Object modeling scripts:
---
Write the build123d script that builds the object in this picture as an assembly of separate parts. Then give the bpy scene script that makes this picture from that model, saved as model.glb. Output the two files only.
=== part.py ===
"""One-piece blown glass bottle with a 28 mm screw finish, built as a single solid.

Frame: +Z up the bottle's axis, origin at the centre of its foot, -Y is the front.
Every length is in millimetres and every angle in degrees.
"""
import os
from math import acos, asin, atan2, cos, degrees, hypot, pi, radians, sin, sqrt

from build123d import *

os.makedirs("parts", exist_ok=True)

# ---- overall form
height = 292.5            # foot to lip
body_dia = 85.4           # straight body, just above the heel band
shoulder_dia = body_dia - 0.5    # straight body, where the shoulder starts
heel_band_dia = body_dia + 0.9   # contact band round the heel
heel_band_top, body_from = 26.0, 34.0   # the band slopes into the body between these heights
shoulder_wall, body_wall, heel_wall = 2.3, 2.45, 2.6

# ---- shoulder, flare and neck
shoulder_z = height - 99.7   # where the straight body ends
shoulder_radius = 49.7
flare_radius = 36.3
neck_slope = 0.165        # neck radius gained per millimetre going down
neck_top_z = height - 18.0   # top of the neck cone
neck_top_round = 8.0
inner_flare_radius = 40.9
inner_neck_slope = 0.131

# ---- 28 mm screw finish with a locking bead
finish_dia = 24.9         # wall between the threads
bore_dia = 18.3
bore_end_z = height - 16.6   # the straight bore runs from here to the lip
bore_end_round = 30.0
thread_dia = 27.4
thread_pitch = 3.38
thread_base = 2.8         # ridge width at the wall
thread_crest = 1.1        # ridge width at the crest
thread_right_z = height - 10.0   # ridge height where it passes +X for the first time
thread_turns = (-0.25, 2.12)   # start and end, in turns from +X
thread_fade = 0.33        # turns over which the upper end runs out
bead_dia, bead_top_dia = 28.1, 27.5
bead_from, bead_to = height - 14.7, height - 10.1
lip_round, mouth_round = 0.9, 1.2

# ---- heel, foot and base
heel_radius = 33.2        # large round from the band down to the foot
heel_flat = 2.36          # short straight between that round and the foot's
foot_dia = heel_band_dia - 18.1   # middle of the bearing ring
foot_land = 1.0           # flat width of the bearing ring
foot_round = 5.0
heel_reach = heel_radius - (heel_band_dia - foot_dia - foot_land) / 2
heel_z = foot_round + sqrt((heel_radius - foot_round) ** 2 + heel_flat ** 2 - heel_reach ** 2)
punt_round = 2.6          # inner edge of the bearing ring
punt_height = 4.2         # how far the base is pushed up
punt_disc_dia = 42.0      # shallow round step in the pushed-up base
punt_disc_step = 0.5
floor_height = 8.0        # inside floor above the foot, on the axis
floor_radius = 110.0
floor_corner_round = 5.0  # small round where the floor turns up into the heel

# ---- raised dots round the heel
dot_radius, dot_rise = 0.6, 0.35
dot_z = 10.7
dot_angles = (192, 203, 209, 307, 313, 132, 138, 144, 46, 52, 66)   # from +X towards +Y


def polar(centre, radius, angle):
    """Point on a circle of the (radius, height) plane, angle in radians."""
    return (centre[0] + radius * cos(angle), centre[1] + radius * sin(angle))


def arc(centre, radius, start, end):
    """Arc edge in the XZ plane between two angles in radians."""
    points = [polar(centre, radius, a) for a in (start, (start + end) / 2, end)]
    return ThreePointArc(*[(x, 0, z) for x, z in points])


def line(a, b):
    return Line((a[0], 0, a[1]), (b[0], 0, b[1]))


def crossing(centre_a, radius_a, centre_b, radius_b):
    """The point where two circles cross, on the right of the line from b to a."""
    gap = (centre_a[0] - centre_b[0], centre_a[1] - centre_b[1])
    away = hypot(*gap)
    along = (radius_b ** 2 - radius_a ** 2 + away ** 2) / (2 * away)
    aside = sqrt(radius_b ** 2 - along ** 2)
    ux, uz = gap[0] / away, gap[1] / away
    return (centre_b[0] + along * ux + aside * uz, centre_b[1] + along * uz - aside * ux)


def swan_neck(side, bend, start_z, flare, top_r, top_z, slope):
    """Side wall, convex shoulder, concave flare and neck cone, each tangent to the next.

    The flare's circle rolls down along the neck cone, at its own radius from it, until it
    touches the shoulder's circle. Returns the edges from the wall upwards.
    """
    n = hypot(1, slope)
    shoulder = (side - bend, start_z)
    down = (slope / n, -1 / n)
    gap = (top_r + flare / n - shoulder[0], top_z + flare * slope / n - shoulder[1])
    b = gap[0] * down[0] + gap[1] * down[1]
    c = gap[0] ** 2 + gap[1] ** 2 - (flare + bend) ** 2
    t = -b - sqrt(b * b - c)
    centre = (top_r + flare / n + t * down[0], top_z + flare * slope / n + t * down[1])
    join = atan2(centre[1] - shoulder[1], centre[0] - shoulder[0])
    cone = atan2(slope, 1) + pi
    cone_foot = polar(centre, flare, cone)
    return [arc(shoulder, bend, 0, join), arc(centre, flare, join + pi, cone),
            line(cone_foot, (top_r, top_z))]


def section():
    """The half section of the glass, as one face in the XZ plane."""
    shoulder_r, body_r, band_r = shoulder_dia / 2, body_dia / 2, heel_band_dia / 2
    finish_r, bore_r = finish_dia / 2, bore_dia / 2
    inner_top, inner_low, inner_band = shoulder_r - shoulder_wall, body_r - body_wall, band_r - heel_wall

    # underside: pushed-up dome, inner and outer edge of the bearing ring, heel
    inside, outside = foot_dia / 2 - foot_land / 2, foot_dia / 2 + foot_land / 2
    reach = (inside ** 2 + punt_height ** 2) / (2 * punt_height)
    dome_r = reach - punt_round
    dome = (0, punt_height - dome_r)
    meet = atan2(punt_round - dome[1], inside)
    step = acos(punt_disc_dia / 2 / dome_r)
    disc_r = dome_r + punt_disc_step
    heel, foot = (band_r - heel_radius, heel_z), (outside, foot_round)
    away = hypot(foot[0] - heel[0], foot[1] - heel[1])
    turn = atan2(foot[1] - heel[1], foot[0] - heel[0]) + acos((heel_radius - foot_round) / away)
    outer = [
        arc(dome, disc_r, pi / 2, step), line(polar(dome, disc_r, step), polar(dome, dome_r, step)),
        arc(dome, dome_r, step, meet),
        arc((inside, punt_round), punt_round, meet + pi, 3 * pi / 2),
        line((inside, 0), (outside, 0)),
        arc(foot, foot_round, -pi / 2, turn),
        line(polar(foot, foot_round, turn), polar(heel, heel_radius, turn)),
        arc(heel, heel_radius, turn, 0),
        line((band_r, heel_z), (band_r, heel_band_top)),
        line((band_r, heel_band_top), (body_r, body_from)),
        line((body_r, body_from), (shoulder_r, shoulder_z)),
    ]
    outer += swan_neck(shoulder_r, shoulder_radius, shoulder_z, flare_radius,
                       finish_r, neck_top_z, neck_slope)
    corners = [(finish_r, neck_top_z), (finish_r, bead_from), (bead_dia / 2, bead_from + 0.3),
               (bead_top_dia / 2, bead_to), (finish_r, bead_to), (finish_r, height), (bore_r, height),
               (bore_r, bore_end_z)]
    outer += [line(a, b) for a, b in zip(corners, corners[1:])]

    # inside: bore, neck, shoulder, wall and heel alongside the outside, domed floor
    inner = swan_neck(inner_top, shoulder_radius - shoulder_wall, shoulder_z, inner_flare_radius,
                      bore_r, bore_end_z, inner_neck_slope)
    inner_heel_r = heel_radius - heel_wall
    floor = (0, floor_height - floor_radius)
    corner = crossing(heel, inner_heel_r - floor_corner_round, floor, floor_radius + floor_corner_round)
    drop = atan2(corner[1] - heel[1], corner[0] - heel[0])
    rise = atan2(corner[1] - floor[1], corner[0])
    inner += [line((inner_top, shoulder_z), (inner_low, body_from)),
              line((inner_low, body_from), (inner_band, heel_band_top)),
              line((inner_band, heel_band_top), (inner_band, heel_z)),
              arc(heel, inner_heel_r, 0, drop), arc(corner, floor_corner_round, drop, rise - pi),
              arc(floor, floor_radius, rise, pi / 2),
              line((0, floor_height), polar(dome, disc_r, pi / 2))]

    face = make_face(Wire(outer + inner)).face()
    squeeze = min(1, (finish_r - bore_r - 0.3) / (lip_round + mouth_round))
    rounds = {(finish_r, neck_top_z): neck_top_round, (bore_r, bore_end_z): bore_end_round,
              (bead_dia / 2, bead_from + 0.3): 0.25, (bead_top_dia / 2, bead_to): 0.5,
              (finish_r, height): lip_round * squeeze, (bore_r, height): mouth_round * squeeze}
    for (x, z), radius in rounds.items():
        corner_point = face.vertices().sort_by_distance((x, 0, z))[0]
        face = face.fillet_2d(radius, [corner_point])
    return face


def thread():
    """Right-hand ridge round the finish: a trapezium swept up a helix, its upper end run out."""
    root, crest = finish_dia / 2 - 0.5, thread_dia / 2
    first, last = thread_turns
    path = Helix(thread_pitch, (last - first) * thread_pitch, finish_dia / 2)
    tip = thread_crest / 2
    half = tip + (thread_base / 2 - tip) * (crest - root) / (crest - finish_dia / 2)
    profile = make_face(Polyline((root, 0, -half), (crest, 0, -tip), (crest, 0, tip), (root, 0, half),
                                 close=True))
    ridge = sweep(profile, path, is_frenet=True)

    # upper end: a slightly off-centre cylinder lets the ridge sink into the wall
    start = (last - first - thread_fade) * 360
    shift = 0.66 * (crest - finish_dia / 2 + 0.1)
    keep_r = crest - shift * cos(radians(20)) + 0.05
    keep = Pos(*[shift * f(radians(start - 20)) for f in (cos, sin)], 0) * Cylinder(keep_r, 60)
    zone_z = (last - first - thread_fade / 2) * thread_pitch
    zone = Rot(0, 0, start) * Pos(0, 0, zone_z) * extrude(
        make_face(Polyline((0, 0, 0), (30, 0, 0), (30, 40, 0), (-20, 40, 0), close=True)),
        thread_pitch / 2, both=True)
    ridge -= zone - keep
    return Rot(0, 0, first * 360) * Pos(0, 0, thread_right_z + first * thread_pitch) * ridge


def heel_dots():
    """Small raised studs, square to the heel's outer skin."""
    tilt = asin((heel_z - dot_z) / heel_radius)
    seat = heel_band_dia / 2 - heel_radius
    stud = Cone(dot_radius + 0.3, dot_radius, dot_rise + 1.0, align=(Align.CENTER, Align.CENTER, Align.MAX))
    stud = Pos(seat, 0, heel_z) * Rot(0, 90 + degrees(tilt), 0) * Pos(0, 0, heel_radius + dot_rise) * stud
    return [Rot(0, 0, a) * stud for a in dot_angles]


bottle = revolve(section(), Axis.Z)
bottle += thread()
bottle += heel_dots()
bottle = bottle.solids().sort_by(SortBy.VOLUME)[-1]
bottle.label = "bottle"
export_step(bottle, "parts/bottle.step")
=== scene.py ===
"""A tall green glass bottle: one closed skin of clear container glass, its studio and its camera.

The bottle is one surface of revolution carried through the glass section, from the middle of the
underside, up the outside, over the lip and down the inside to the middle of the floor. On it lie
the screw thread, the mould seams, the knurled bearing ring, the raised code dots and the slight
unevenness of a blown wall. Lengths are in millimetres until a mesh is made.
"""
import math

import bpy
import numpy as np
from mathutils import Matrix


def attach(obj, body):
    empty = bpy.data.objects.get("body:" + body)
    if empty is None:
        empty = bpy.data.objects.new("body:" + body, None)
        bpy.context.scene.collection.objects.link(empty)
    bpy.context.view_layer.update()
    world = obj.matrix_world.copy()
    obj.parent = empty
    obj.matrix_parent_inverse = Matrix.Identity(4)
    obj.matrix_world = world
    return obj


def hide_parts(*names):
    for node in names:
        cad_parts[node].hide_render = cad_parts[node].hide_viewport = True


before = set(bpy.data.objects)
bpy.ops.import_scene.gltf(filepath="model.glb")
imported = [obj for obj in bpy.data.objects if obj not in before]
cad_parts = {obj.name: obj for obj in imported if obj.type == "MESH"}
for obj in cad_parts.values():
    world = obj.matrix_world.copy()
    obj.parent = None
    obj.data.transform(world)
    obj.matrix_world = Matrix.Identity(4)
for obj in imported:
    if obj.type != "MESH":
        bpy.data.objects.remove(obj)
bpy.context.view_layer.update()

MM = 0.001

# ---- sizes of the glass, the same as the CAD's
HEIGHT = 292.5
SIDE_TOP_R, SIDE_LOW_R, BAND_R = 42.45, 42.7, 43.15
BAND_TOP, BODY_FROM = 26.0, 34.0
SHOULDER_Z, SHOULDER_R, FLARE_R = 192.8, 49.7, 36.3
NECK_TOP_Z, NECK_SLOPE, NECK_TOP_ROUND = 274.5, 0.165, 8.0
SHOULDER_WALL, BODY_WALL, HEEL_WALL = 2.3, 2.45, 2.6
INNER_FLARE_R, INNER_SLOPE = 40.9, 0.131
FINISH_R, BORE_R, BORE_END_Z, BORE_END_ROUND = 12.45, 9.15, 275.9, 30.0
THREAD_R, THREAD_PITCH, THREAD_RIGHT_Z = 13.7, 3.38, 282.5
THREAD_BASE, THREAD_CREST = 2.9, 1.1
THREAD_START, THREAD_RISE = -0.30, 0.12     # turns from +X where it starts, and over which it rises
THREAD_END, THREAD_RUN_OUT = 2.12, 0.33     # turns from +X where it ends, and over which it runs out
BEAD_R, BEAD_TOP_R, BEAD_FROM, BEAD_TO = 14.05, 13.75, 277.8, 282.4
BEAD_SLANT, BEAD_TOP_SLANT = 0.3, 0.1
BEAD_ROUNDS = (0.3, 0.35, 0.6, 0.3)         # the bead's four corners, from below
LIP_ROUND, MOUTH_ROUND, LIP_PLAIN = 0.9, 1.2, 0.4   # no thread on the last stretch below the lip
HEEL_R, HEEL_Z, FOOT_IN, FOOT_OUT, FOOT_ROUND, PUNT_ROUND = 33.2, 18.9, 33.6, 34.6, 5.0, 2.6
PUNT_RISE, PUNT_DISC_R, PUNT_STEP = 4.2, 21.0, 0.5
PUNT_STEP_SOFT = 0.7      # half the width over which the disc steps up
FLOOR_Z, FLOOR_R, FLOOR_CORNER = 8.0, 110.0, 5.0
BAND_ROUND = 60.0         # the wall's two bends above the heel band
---
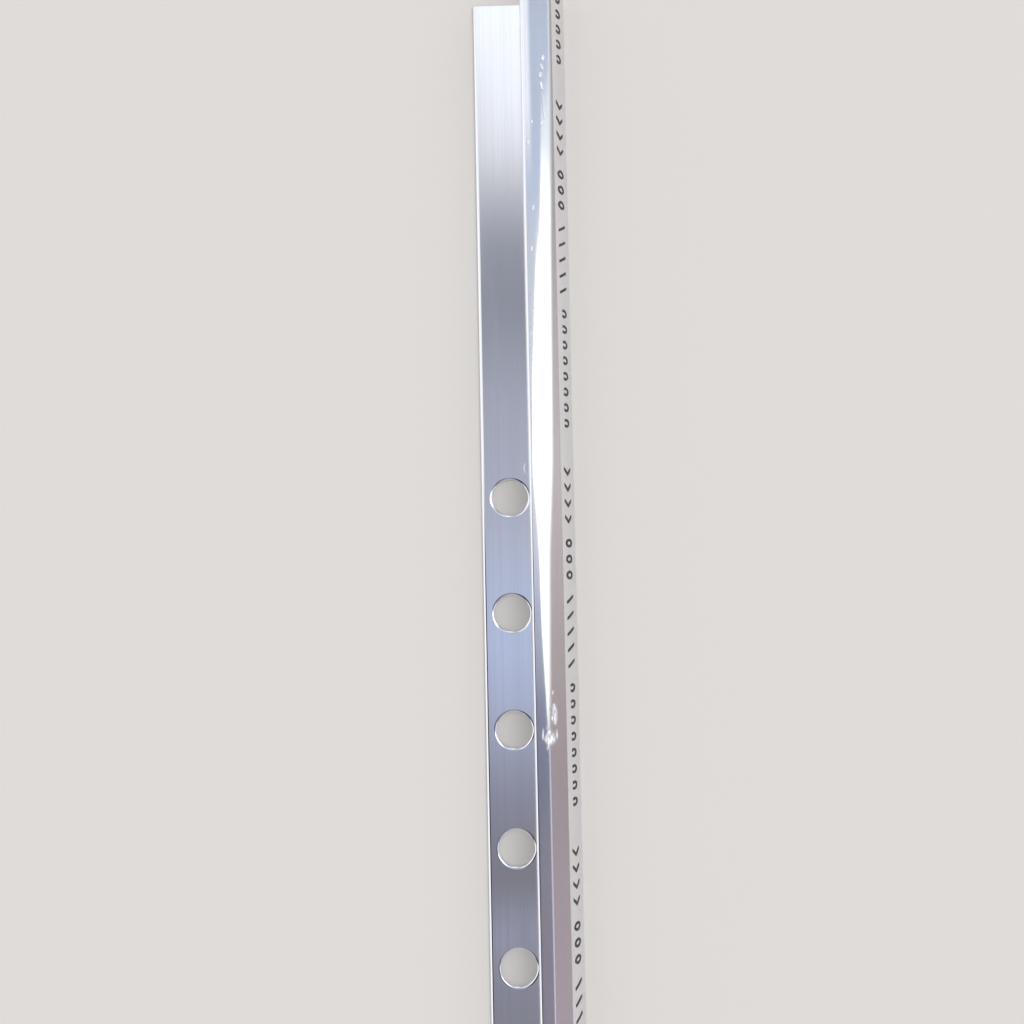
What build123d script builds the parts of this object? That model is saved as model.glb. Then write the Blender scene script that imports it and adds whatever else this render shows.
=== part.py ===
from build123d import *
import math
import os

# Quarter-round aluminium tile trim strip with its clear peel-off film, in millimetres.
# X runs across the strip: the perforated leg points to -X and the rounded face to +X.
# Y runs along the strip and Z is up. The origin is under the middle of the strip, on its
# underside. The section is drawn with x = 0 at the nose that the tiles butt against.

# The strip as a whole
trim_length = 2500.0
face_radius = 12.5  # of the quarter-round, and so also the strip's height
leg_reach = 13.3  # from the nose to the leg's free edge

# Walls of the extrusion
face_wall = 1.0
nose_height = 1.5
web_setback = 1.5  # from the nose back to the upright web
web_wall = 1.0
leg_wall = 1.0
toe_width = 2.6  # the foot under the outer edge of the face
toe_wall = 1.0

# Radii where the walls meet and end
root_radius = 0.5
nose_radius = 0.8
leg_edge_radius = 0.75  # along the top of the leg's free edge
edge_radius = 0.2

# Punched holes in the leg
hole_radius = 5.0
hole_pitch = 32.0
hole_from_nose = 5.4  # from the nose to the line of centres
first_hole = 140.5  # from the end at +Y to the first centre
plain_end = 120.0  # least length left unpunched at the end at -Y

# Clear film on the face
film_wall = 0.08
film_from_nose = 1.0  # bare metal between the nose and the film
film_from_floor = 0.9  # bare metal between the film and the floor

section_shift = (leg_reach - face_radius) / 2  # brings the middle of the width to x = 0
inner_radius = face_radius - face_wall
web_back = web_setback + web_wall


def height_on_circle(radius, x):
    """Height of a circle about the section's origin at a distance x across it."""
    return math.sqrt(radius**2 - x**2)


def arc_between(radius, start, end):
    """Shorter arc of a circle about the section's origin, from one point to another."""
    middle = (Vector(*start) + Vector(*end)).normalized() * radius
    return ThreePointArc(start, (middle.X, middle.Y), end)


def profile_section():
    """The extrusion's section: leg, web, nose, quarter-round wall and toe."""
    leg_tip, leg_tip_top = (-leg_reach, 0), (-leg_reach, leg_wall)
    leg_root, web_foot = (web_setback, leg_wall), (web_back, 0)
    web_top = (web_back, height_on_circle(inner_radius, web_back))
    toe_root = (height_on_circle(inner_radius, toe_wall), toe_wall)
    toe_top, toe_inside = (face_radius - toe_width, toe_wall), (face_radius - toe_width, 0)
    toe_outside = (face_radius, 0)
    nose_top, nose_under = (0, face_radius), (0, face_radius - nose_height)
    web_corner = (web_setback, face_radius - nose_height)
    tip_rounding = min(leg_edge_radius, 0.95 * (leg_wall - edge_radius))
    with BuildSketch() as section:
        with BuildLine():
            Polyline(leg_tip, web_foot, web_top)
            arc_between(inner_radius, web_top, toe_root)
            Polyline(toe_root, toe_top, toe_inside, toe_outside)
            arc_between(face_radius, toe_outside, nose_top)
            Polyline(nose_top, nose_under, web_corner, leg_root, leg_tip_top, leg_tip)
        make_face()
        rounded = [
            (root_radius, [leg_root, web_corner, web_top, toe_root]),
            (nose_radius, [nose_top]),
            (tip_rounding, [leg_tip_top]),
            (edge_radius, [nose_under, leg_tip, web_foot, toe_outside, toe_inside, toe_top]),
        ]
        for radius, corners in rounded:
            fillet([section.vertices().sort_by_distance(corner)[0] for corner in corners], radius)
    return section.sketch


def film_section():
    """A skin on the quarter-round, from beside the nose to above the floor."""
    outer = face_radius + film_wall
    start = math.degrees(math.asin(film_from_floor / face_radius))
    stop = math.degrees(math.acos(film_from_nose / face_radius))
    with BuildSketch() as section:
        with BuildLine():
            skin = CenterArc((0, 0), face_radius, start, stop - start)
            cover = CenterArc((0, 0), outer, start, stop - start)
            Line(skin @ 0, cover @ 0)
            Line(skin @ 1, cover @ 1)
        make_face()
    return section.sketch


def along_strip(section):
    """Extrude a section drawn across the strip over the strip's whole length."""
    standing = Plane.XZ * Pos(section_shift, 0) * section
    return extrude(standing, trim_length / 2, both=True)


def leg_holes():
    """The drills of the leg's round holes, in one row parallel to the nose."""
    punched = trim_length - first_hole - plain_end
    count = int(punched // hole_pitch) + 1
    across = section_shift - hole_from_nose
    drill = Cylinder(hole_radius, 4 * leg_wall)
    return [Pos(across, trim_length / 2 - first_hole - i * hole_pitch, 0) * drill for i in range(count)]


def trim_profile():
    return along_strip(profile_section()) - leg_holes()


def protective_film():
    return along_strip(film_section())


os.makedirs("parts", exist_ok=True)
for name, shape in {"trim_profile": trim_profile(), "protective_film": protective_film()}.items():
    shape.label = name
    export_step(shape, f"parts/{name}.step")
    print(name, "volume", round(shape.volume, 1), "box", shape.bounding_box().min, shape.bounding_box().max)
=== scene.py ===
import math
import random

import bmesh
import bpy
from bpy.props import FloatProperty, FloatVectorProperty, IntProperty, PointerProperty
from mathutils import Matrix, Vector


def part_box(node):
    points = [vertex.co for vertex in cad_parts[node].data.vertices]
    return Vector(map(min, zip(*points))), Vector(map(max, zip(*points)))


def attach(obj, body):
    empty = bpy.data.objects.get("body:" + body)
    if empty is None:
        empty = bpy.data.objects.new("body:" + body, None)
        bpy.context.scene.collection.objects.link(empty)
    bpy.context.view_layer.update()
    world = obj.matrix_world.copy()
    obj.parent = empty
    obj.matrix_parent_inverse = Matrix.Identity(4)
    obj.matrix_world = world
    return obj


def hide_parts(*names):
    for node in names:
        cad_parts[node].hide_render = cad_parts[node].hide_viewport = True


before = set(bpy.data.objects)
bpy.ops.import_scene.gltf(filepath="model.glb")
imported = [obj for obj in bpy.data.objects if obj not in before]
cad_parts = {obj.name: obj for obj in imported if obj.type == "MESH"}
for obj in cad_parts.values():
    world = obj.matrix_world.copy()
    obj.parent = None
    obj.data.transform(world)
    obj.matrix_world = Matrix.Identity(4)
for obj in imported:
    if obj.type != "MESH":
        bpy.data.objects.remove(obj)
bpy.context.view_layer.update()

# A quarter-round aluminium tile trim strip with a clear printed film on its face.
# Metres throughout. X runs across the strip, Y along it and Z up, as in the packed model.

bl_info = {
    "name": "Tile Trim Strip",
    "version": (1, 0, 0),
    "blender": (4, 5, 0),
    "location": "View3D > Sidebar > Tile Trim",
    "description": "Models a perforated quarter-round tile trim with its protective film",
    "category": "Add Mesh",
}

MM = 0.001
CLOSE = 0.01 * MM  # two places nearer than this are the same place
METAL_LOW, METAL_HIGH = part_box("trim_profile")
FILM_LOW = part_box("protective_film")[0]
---
**TASK REQUIREMENTS:**
Extract, word for word, the line containing "bottle = revolve(section(), Axis.Z)", the line containing "and its camera.", and every line between them.

**SOLUTION FOR THIS EXERCISE:**
bottle = revolve(section(), Axis.Z)
bottle += thread()
bottle += heel_dots()
bottle = bottle.solids().sort_by(SortBy.VOLUME)[-1]
bottle.label = "bottle"
export_step(bottle, "parts/bottle.step")
=== scene.py ===
"""A tall green glass bottle: one closed skin of clear container glass, its studio and its camera.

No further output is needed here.